Slavinsky has not been banned from the national parks for life, but he does have to wait 20 years before again setting foot in any national park.

According to NPS Special Agent David Barland-Liles, the stiff sentence Slavinsky received in the state court has prompted the U.S. Attorney’s Office and the National Park Service to drop plans to file additional federal misdemeanor charges.

Comments

There is justice in this world! My hat goes off to the Gallitin County, Montana court that leveled this poacher and the officers who investigated the crime.
Personally do not understand any person entering national park land with intent to kill elk or river otter. In my eyes he is a criminal.

I spent a week this winter photographing in Yellowstone - one of my hopes was finding river otters playing on the snow banks in the Lamar Valley (to no avail). Perhaps, next time, I will find them.

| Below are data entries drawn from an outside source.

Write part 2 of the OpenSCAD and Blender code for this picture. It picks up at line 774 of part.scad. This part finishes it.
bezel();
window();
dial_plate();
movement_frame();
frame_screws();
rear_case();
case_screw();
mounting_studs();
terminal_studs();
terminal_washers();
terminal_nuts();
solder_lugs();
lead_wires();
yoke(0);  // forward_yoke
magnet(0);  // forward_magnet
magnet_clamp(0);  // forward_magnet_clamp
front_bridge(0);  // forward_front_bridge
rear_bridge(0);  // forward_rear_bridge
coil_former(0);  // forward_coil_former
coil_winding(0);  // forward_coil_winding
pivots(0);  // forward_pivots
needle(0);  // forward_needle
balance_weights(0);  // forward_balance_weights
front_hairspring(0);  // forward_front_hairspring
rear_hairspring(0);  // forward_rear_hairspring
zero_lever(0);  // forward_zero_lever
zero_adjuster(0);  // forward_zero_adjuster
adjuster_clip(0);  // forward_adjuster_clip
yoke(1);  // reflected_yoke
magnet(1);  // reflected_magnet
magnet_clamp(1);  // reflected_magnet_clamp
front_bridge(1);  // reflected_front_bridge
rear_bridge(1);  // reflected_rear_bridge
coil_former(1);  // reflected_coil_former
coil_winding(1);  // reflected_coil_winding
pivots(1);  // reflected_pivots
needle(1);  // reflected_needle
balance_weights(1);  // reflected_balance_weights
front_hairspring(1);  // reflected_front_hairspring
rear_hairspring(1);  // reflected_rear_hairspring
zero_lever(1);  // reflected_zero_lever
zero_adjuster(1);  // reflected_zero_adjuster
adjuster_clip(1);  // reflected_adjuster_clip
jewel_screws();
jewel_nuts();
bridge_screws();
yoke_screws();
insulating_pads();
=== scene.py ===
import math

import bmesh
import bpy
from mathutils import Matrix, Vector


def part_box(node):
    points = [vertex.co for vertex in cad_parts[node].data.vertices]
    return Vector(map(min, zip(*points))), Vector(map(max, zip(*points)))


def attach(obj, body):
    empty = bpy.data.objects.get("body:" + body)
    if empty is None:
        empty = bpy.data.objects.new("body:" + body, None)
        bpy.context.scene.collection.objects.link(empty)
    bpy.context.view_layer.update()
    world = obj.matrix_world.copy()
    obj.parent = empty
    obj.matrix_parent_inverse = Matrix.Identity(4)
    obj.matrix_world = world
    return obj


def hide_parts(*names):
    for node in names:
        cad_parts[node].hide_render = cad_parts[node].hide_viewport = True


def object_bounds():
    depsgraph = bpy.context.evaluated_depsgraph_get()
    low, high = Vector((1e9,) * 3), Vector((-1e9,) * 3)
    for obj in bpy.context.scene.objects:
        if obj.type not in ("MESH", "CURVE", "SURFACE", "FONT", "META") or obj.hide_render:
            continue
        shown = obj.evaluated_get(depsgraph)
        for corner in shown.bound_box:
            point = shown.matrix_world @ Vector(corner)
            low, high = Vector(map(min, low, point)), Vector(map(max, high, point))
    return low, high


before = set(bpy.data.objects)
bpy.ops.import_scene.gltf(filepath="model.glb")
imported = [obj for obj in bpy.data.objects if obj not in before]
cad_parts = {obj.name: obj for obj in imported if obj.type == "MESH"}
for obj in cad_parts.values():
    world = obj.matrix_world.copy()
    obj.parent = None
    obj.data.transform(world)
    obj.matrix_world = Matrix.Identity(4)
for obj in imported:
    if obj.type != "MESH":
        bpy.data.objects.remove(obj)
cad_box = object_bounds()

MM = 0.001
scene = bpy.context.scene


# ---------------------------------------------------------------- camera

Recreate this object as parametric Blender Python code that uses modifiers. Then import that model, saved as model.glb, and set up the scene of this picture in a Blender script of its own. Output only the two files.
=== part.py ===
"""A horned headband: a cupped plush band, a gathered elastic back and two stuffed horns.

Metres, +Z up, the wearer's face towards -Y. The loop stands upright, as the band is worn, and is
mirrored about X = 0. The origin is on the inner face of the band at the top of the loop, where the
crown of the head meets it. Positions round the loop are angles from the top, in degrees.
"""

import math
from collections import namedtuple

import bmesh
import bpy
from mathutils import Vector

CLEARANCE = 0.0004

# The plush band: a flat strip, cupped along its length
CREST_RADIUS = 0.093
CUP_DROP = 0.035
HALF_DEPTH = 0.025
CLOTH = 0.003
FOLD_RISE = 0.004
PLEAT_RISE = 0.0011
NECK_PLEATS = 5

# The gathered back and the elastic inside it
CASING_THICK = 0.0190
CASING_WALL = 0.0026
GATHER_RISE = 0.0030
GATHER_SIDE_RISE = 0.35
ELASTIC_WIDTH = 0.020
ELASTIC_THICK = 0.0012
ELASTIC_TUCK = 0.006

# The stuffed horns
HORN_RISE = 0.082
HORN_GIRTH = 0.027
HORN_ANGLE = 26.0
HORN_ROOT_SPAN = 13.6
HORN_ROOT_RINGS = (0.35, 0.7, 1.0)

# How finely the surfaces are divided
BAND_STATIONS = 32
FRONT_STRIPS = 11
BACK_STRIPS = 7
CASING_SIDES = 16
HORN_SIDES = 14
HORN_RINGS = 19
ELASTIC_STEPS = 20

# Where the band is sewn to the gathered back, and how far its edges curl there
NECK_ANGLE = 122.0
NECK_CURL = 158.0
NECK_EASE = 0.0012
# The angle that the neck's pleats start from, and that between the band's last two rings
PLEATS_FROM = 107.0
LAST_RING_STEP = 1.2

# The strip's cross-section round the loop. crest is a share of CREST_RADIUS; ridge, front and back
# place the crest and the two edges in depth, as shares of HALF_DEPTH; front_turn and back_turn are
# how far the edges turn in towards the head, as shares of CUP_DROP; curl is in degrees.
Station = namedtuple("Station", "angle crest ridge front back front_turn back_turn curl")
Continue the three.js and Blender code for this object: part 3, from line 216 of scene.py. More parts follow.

I'm all about throwing the book (preferably a large, heavy book) at poachers, but I'm curious about one thing: who enforces a ban on "hunting anywhere in the world"?

Great news, and an excellent precedent! Thanks to Gallatin County for sending a strong signal to those who might have considered the new gun laws an invitation to hunt in our national parks.

I was wondering how long it would take for somebody to raise that question!

Regarding the worldwide hunting ban. I suspect his parole officer will be the overseer at first. Once he is off of parole, it will be up to the public to report him. He may well get away with it, but he would risk the 15 years of suspended sentence coming crashing down on top of him if he were caught.

Montana is not the only state where poaching laws are well enforced. In my experience, Michigan and Oregon levy pretty severe fines. I don't know how many do-overs you get before you go to prison. The lax enforcement I observed in both Michigan and Oregon were with the tribal courts, which were notorious for letting their own tribal members off with a slap on the wrist while hammering any non-Native American that dared poach their lands.

This is what I call pure slob hunting without conscience. I don't want this clown visiting California either. We have enough illegal poaching going problems on in California. The poor game wardens are so understaffed and so paper thin in covering the vast California wilderness areas that it's easy pickens for professional poachers. Thanks to California's budget crises. Finally, a crime that fits the punishment for Mr. Slavinsky.

i lived in montana and hunted there. poaching is fairly common from my experience. there are alot of people there that think it is their right to kill whatever they want when they want. not all but some.i have seen deer shot and left and nothing taken,in deer season! the fish and parks does their best, but there is alot of country to cover. what a fool hunting in yellowstone.you can hunt just outside the park and there is no reason to go there for that.montana has many issues about hunting and access to public land looming soon. i don't know how many people know but there are indian tribes that have the right by treaty to hunt year round in montana on public land. they can shoot all the deer they want and each member can shoot a moose per year,a policy that is not working well now. i personaly know a tribal member that let a non member poach a moose on his tag and i hear its common. they did not get caught and bragged far and wide about it. i'm glad at least one guy got caught and he deserved more than he got. hopefully these things will be fixed at some point.

Big deal - a poacher by definition does not need "hunting privileges"

Yellowstone of all places, with the amount of visitors he is just lucky he never shot a tourist. I personally belief we all have the right to bare arms, and purchaces hunting license. Poaching is such a crappy crime, the ____ is lucky, he lives in todays world. He only lost his right to bare arms, he could have been taken out and linched a hundred years ago. Montana has had enough illegal poaching going on for years, codos to Gallitin County, Montana for adding some justice in this world!

Ya'll would be surprised to hear that he didn't actually serve 5 years. That is what he was sentenced, but not what he ultimately served. So, all the kudos to the law enforcement is unwarranted. Saying that he deserved more than he got is more true that what you think.